A form on a web page collects information form your visitors who fill out that form. If you validate the individual fields (as you should) then you can determine whether or not the information that is provided for the individual fields appears to be valid for the particular field type. Validation for example will determine if what your visitor enters into an email field looks like a valid email address. With the appropriate validation you can determine if the email address entered complies with the standards as to what is allowed to be in an email address.
This means that after validating all of the fields in your form you have a collection of data that reasonably could belong to someone. By validating you get rid of those values that are not possible because they are not reasonable values for anyone to have. For example, people's names only contain letters of the alphabet, spaces, and a very small number of punctuation characters such as apostrophes and hyphens. Having a number or a linefeed character in a name field is not valid and if someone were to enter one of those characters then obviously what they have entered isn't their name. Similarly an email address can only have a domain name or ip address after the @ and since neither of these can contain spaces, a space anywhere after the @ means that what they have entered isn't an email address.
Validating the fields tells you that what they have entered could belong to someone. Two things the validation doesn't tell you are whether the values entered actually exist and whether or not they belong to the person filling out the form. Assuming that the person filling out the form is trying to provide the correct information there is still the possibility of their making a typographical error in what they typed in such that while the information entered is still valid, it isn't the correct information. For example someone attempting to type in their email address as email@example.com might have accidentally typed firstname.lastname@example.org through having slightly missed the 'e' key and hitting the adjacent 'r' key instead. As a result you have a valid email address but one which is not correct.
We can't resolve these potential typo issues using validation. What we need to do instead is to get the person filling out the form to verify that what they have typed in is correct. Now you might think that people will check what they typed in before submitting it but this isn't always the case. It is also possible that small typos in the form content could be overlooked by those that do actually review what they typed before submitting.
Some users partly resolve this for themselves by having their browser (or a browser add-on) remember all of their most commonly entered data for them so that they can have common form fields filled out automatically with data they know is correct. Not everyone does this though so you can't rely on user data being typo free.
The way to get your visitors to check what they entered is to ask them to. The way to do this is to redisplay the data they entered in a different layout from how they entered it after they submit the form. On this page you provide two options so that they can either confirm that what they have entered is correct or to return to the form to make corrections that they have spotted now that their data is being displayed differently. Your visitors are far more likely to spot a typo in what they typed in when you rearrange the way their information is displayed. They are also far more likely to actually check what they typed in if you actually ask them to check it and redisplay it without the form so they can more easily see what they typed in.

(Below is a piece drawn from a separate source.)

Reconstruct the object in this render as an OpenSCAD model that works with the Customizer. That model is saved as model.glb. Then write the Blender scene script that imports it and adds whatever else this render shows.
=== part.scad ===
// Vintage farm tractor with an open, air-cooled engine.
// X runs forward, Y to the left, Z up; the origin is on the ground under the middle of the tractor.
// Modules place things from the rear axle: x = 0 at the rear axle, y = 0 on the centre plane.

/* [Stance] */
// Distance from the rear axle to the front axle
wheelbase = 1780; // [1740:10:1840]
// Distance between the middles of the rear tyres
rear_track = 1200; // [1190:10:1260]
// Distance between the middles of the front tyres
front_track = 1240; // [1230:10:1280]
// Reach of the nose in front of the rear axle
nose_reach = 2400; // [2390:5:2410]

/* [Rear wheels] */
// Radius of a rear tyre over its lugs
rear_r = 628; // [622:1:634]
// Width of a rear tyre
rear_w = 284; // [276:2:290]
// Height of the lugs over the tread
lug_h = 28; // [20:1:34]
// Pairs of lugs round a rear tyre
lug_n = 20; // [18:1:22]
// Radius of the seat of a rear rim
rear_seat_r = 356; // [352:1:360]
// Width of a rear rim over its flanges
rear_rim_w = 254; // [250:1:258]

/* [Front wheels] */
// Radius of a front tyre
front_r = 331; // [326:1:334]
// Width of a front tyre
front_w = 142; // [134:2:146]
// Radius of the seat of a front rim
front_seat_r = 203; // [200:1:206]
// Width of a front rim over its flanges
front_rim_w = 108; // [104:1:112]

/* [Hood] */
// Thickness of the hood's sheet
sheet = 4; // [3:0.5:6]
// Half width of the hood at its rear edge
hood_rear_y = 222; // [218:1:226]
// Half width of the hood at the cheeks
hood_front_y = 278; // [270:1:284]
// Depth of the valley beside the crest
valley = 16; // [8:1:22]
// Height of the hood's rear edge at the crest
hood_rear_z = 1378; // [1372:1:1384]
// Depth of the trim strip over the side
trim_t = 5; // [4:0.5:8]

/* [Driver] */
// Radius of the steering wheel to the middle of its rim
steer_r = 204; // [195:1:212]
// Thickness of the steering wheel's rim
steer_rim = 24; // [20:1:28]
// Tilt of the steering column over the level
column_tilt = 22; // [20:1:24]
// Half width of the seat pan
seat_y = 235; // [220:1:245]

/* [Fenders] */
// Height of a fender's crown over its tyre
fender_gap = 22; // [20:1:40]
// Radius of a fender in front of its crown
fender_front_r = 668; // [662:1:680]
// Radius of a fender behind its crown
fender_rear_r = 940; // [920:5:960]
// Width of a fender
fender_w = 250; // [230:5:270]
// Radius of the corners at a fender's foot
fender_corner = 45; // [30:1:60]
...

The more information you are asking them to enter the more useful this step becomes. If you want them to enter information in forms on several pages it is not necessary to have them perform this check after entering each page, a single request at the end showing everything they entered is sufficient.

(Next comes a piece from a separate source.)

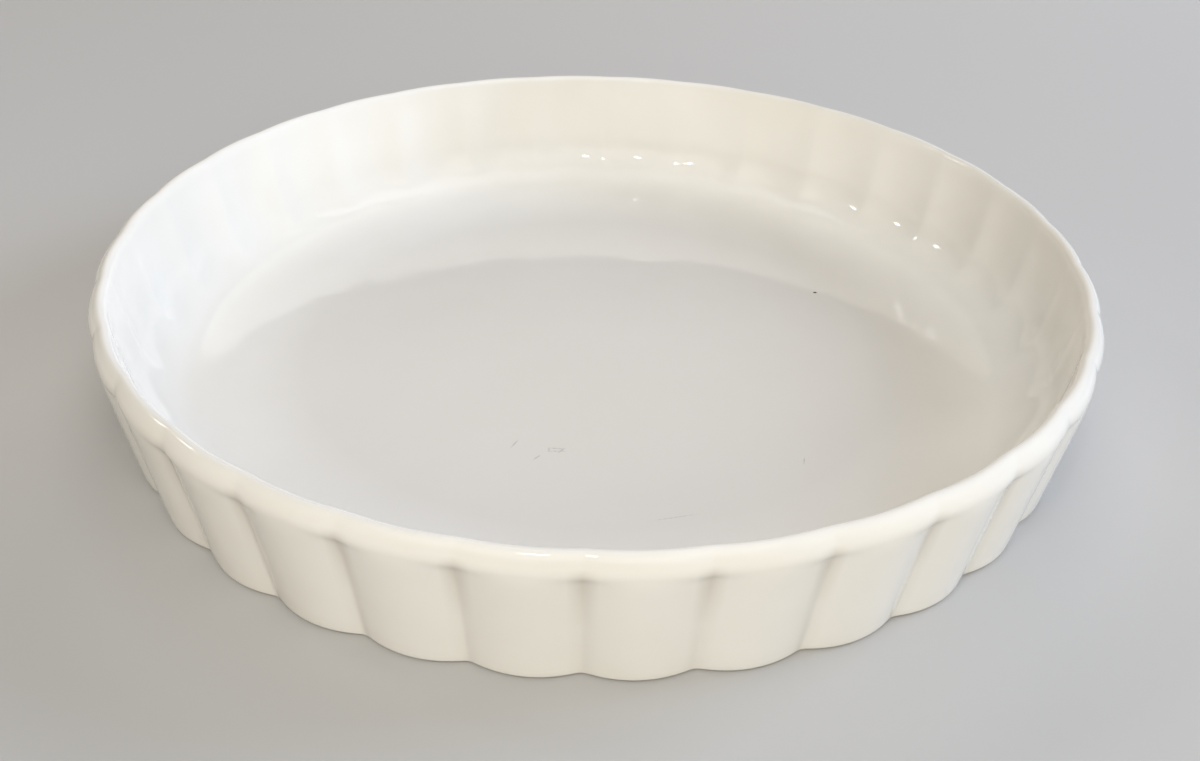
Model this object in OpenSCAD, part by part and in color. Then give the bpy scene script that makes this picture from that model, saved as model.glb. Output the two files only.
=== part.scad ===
// Round fluted quiche dish, pressed and glazed as one piece.
// +Z is up, and the origin is the centre of the foot, on the table.
// A revolve gives the section. Cutters in a ring take the grooves out of the outside of the wall
// and the soft hollows out of its inside.

/* [Dish] */
// Width over the lip
rim_d = 300; // [200:5:360]
// Width over the flutes where they meet the table, as if their lower edge were sharp
foot_d = 287.4; // [190:0.2:350]
// Height from the table to the top of the lip
height = 43; // [34:0.5:60]
// Thickness of the wall where a flute bulges most, measured level
wall_t = 5.6; // [4.6:0.1:8]
// Thickness of the floor
floor_t = 4.5; // [3:0.1:8]

/* [Flutes] */
// How many flutes go round the wall
flutes = 32; // [24:1:40]
// Depth of the grooves between the flutes, at the table
groove_depth = 3.4; // [2:0.1:4.5]
// How far the ridges between the inside hollows stand out, just above the cove
ridge_h = 1.3; // [0.8:0.1:1.8]
// How far the ridges still stand out at the lip
ridge_lip_h = 0.4; // [0.2:0.1:0.7]
// Share of a flute's width that the hollow behind it takes
hollow_share = 0.9; // [0.7:0.05:0.95]

/* [Lip] */
// Radius of the lip's outer shoulder
shoulder_r = 3.4; // [2.4:0.1:4.5]
// How far the lip dips in plan above each groove
lip_dip = 0.8; // [0.4:0.1:1.2]
// Radius of the sweep in which a groove runs out under the lip
runout_r = 6; // [4:0.5:10]

/* [Inside corner] */
// Radius of the cove between the floor and the wall
cove_r = 17; // [10:0.5:22]
// Height of the hollows' lower ends above the floor
hollow_rise = 1.2; // [0.8:0.1:2.5]

/* [Foot] */
// Width of the bare ring that the dish stands on, under a flute
foot_w = 9; // [6:0.5:14]
// Height of the recess inside that ring
foot_h = 2; // [1:0.1:4]
// Radius of the flutes' lower edge
foot_edge_r = 1.6; // [0.8:0.1:2.5]
// Radius of the corner inside the recess
recess_r = 0.9; // [0.5:0.1:1]

/* [Hidden] */
$fn = 96;
// Overshoot that keeps cutting solids clear of the faces they cut
past = 4;
// The plain wall keeps a strip along each bulge, which stands this far inside the flute's cone
strip = 0.05;
// A cutter stops this share of half a flute short of the next cutter
cutter_share = 0.97;
// The groove cutters' inner face lies this far inside the grooves, where it cuts nothing
inset = 1;

half_pitch = 180 / flutes;
rim_r = rim_d / 2;
foot_r = foot_d / 2;

// Centre of the lip's shoulder, level with the widest line of the rim
shoulder_z = height - shoulder_r;
lip_mid_r = rim_r - shoulder_r;
// The plain wall leans out from the foot until it touches the shoulder
lean_angle = atan2(lip_mid_r - foot_r, shoulder_z)
    + asin(shoulder_r / norm([lip_mid_r - foot_r, shoulder_z]));
lean = tan(lean_angle);
function wall_line(z) = foot_r + lean * z;

// Radius of a circle that passes through a bulge at r and, at angle on each side, through r - depth
function bulge_radius(r, depth, angle) =
    let(side = (r - depth) * sin(angle), sag = r - (r - depth) * cos(angle))
    (side * side + sag * sag) / (2 * sag);

// Every flute is an upright cone of radius flute_foot_r at the table, centred at flute_c
flute_foot_r = bulge_radius(foot_r + strip, groove_depth + strip, half_pitch);
flute_c = foot_r + strip - flute_foot_r;
// Distance from the axis to the line in which two neighbouring flutes meet
function groove_line(z) =
    flute_c * cos(half_pitch) + sqrt(pow(flute_foot_r + lean * z, 2) - pow(flute_c * sin(half_pitch), 2));

// A circle of radius rad above z_floor that touches a wall line leaning by angle through (r, z)
function corner_centre(rad, z_floor, r, z, angle) =
    r - (z - z_floor - rad) * tan(angle) - rad / cos(angle);

// The floor, and the line that the wall's inside follows in the hollows
floor_z = foot_h + floor_t;
function hollow_line(z) = wall_line(z) - wall_t;

// The lip's inner edge rounds from the shoulder's top line to the ridges
lip_inner_r = hollow_line(shoulder_z) - ridge_lip_h;
lip_edge_r = lip_mid_r - lip_inner_r;
lip_edge_z = height - lip_edge_r;

// The ridges run from the lip's inner edge down to where the cove takes over
cove_z = floor_z + cove_r;
ridge_low_r = hollow_line(cove_z) - ridge_h;
ridge_angle = atan((lip_inner_r - ridge_low_r) / (lip_edge_z - cove_z));
cove_c = corner_centre(cove_r, floor_z, lip_inner_r, lip_edge_z, ridge_angle);

// Each hollow is an upright cone too, with a cove of its own a little above the floor
hollow_cove_r = cove_r - 2 * hollow_rise;
hollow_cove_z = floor_z + hollow_rise + hollow_cove_r;
hollow_cove_c = corner_centre(hollow_cove_r, floor_z + hollow_rise, hollow_line(0), 0, lean_angle);
hollow_r = bulge_radius(hollow_line(cove_z), ridge_h, hollow_share * half_pitch) - lean * cove_z;

// Half plane shapes, drawn with x as the distance from the axis and y as the height.

// The whole section of the dish without grooves or hollows
module section() {
    difference() {
        blank();
        cavity();
        recess();
    }
}

// Everything under the lip's top line, out to the plain wall
module blank() {
    edge_c = corner_centre(foot_edge_r, 0, foot_r, 0, lean_angle);
    polygon([
        [0, 0],
        [edge_c, 0],
        [edge_c + foot_edge_r * cos(lean_angle), foot_edge_r - foot_edge_r * sin(lean_angle)],
        [lip_mid_r + shoulder_r * cos(lean_angle), shoulder_z - shoulder_r * sin(lean_angle)],
        [lip_mid_r, height],
        [0, height]
    ]);
    translate([edge_c, foot_edge_r]) circle(r = foot_edge_r);
    translate([lip_mid_r, shoulder_z]) circle(r = shoulder_r);
}

// What the dish holds: flat floor, cove, leaning wall, and the lip's inner edge
module cavity() {
    difference() {
        union() {
            polygon([
                [0, floor_z],
                [cove_c, floor_z],
                [cove_c + cove_r * cos(ridge_angle), cove_z - cove_r * sin(ridge_angle)],
                [lip_inner_r, lip_edge_z],
                [lip_mid_r, lip_edge_z],
                [lip_mid_r, height + past],
                [0, height + past]
            ]);
            translate([cove_c, cove_z]) circle(r = cove_r);
        }
        translate([lip_mid_r, lip_edge_z]) circle(r = lip_edge_r);
    }
}

// The recess inside the foot ring, with a rounded upper corner
module recess() {
    ring_r = foot_r - foot_w;
    polygon([
        [0, -past],
        [ring_r, -past],
        [ring_r, foot_h - recess_r],
        [ring_r - recess_r, foot_h],
        [0, foot_h]
    ]);
    translate([ring_r - recess_r, foot_h - recess_r]) circle(r = recess_r);
}

// What is left inside the groove cutters: a cone, a sweep that ends the grooves, and the lip's bead
module kept_section() {
    bead_c = lip_mid_r - lip_dip;
    face_r = groove_line(0) - inset;
    // How far the bead's centre lies inside the cone's face, and so where the sweep touches both
    bead_inset = (face_r - bead_c) * cos(lean_angle) + shoulder_z * sin(lean_angle);
    across = runout_r + bead_inset;
    along = sqrt(pow(shoulder_r + runout_r, 2) - across * across);
    sweep = [
        bead_c + across * cos(lean_angle) - along * sin(lean_angle),
        shoulder_z - across * sin(lean_angle) - along * cos(lean_angle)
    ];
    bead = [bead_c, shoulder_z];
    difference() {
        polygon([
            [0, -2 * past],
            [face_r - 2 * past * lean, -2 * past],
            sweep - runout_r * [cos(lean_angle), -sin(lean_angle)],
            sweep,
            bead + (sweep - bead) * shoulder_r / (shoulder_r + runout_r),
            bead,
            [bead_c, height + 2 * past],
            [0, height + 2 * past]
        ]);
        translate(sweep) circle(r = runout_r);
    }
    translate(bead) circle(r = shoulder_r);
}

// The ring that a groove cutter is a slice of
module groove_section() {
    inner_r = groove_line(0) - 3 * past;
    difference() {
        translate([inner_r, -past]) square([rim_r + past - inner_r, height + 2 * past]);
        kept_section();
    }
}

// The ring that a hollow cutter is a slice of, from a little above the floor up past the lip
module hollow_section() {
    low_z = floor_z + hollow_rise;
    polygon([
        [cove_c, low_z],
        [hollow_cove_c, low_z],
        [
            hollow_cove_c + hollow_cove_r * cos(lean_angle),
            hollow_cove_z - hollow_cove_r * sin(lean_angle)
        ],
        [hollow_line(hollow_cove_z) + past, hollow_cove_z],
        [hollow_line(height) + past, height + past],
        [cove_c, height + past]
    ]);
    translate([hollow_cove_c, hollow_cove_z]) circle(r = hollow_cove_r);
}

// A slice of a revolve, half a flute to each side of +X
module slice() {
    half = cutter_share * half_pitch;
    rotate([0, 0, -half]) rotate_extrude(angle = 2 * half) children();
}

// An upright cone that leans as the wall does and has the radius r at the table
module wall_cone(centre, r) {
    translate([centre, 0, -2 * past])
        cylinder(
            h = height + 4 * past,
            r1 = r - 2 * past * lean,
            r2 = r + (height + 2 * past) * lean
        );
}

// The groove between two flutes, on +X
module groove() {
    difference() {
        slice() groove_section();
        for (side = [-1, 1])
            rotate([0, 0, side * half_pitch]) wall_cone(flute_c, flute_foot_r);
    }
}

// The hollow behind one flute, on +X
module hollow() {
    intersection() {
        slice() hollow_section();
        wall_cone(hollow_line(0) - hollow_r, hollow_r);
    }
}

module dish() {
    color("#F1EEE6")
    difference() {
        rotate_extrude() section();
        for (i = [0 : flutes - 1]) {
            rotate([0, 0, (2 * i + 1) * half_pitch]) groove();
            rotate([0, 0, 2 * i * half_pitch]) hollow();
        }
    }
}

dish();
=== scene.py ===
# %% [markdown]
# # A fluted quiche dish in glazed porcelain
# The dish is one pressed piece: a flat floor, a cove, a leaning wall with flutes outside and soft
# hollows inside, and a thick round lip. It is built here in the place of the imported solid, and is
# then glazed, lit and photographed.

# %% Load the frame
import math

import bmesh
import bpy
from mathutils import Matrix, Vector


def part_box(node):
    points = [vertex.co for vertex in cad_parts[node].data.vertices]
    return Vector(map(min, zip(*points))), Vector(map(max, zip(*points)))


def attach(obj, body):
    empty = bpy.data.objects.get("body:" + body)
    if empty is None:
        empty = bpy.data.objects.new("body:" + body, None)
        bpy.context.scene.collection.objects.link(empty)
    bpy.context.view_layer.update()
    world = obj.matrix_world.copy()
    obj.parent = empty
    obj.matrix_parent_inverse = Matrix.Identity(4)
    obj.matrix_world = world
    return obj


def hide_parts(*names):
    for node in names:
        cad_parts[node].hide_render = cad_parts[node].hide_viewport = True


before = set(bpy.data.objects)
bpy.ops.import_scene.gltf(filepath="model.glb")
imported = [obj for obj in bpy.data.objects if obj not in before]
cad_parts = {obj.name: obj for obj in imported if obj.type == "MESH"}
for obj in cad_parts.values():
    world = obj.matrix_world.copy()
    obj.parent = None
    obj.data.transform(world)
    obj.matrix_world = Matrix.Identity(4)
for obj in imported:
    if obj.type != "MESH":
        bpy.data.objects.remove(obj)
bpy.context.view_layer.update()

dish_low, dish_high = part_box("dish")
print("packed dish, mm:", [round((b - a) * 1000, 1) for a, b in zip(dish_low, dish_high)])

# %% [markdown]
# ## Sizes
# These are in millimetres, as a potter's template would give them, and each one is turned into
# metres where it meets the mesh. Width, height, floor and cove are the solid's. The foot is a
# little narrower, the grooves a little shallower and the turn under the lip rounder, as the
# photograph shows them once the glaze has run: nowhere more than about a millimetre apart.

# %% Sizes of the dish, in mm
MM = 0.001
FLUTES = 32
HALF_PITCH = 180 / FLUTES
RIM_R, FOOT_R, HEIGHT = 150, 142.9, 43
FLOOR_Z, RECESS_Z = 6.5, 2.0
GROOVE_DEPTH = 3.0
LIP_W, LIP_EDGE_R = 5.4, 2.0
SHOULDER_R, SHOULDER_Z, BELLY_R = 6.0, 37.96, 25.0
WALL_LEAN, INSIDE_LEAN = 11.31, 9.6
FOOT_EDGE_R = 1.6
COVE_R, COVE_MID_R, COVE_Z = 17, 123.2, 23.5
HOLLOW_COVE_R, HOLLOW_COVE_MID_R, HOLLOW_COVE_Z = 14.6, 126.9, 22.3
print("flutes:", FLUTES, "each", round(2 * math.pi * RIM_R / FLUTES, 1), "mm wide at the lip")

# %% [markdown]
# ## One flute's slice of the cage
# A potter would turn the section on a wheel and press the flutes with a mould. In Blender the same
# thing can be a short row of points that is extruded up the wall, over the lip and down to the
# floor, with the grooves drawn in towards the axis as it goes. That gives one flute's slice of the
# dish, which is then spun into a whole ring of them. Subdivision rounds the cage, so only a few
# rows are needed where the wall is straight, and more where it turns.
#
# Each half flute has four upright lines: the groove itself, its edge, the flute's side and its
# bulge. Their angles are measured from the groove. Evenly spread lines would leave the groove
# blunt, so the edge stands close to it.

# %% The lines of one flute
LINE_ANGLES = {"groove": 0.0, "edge": 0.9, "side": 3.0, "bulge": HALF_PITCH}
LINES_PER_FLUTE = 6
EVEN_STEP = 2 * HALF_PITCH / LINES_PER_FLUTE


def angle_off_groove(point):
    """Degrees between a point and the nearest groove, about the dish's axis."""
    return HALF_PITCH - abs(math.degrees(math.atan2(point.y, point.x)))


def line_kind(point):
    """Which kind of line a cage point lies on."""
    off = angle_off_groove(point)
    return min(LINE_ANGLES, key=lambda kind: abs(LINE_ANGLES[kind] - off))


# %% [markdown]
# Selecting by hand is done with the mouse. In a script, a point is picked by where it is, and
# everything else is deselected first.

# %% Pick points in edit mode
def cage_points():
    """The points of the mesh that is being edited, fetched afresh after every operator."""
    cage = bmesh.from_edit_mesh(bpy.context.edit_object.data)
    cage.verts.ensure_lookup_table()
    return cage.verts


def pick(indices):
    """Selects the points with these numbers, and the edges and faces between them."""
    bpy.ops.mesh.select_all(action="DESELECT")
    cage = bmesh.from_edit_mesh(bpy.context.edit_object.data)
    cage.verts.ensure_lookup_table()
    for index in indices:
        cage.verts[index].select = True
    cage.select_flush(True)
    bmesh.update_edit_mesh(bpy.context.edit_object.data)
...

Of course in doing this you are still relying on your visitor to check what they entered. If they ignore your request to check and simply submit the information anyway then you may still end up with data that is valid but still incorrect but for most fields there is little you can do about that until such time as you actually try to use the information and find that it doesn't work - for example by trying to send an email and having it bounce back because the email address doesn't exist. At least you know that you tried to ensure that they entered things correctly.
Of course it is also possible that someone might deliberately enter incorrect but invalid data. There isn't much you can do about that either until you try to use the information.
Where you need to know for certain that specific fields that they entered are correct then the only way to make sure of that is to use the information. The easiest field to check is an email address since all you need to do to verify for certain whether it really belongs to the person who entered it is to send them an email to ask them. Simply include a link in the email for them to click on to confirm that they received the email and were the person who filled out the form in the first place. In the page the link goes to you can simply update the information you have recorded about them to indicate that the email address has been verified as belonging to the person who filled out the form.
One thing that some sites do that does not help to verify user input and which just serves to annoy visitors is to request for them to enter the same information twice. Very few will actually type the information in twice. Either both fields will be filled in automatically from the standard information they have told their browser to use or they will simply copy the value from the first field to the second field (including any typos it may contain). Alternatively, if they understand how pointless such field duplication is then they will simply decide that you are stupid and move on to a different site.
The one place where duplicating fields makes sense is with entering a new password. Here you can't see what you typed in the first field to verify it and you can't copy and paste so entering the value twice is the only way to ensure that you didn't make a typo. New passwords are also something that shouldn't be displayed in plain text on a verification page.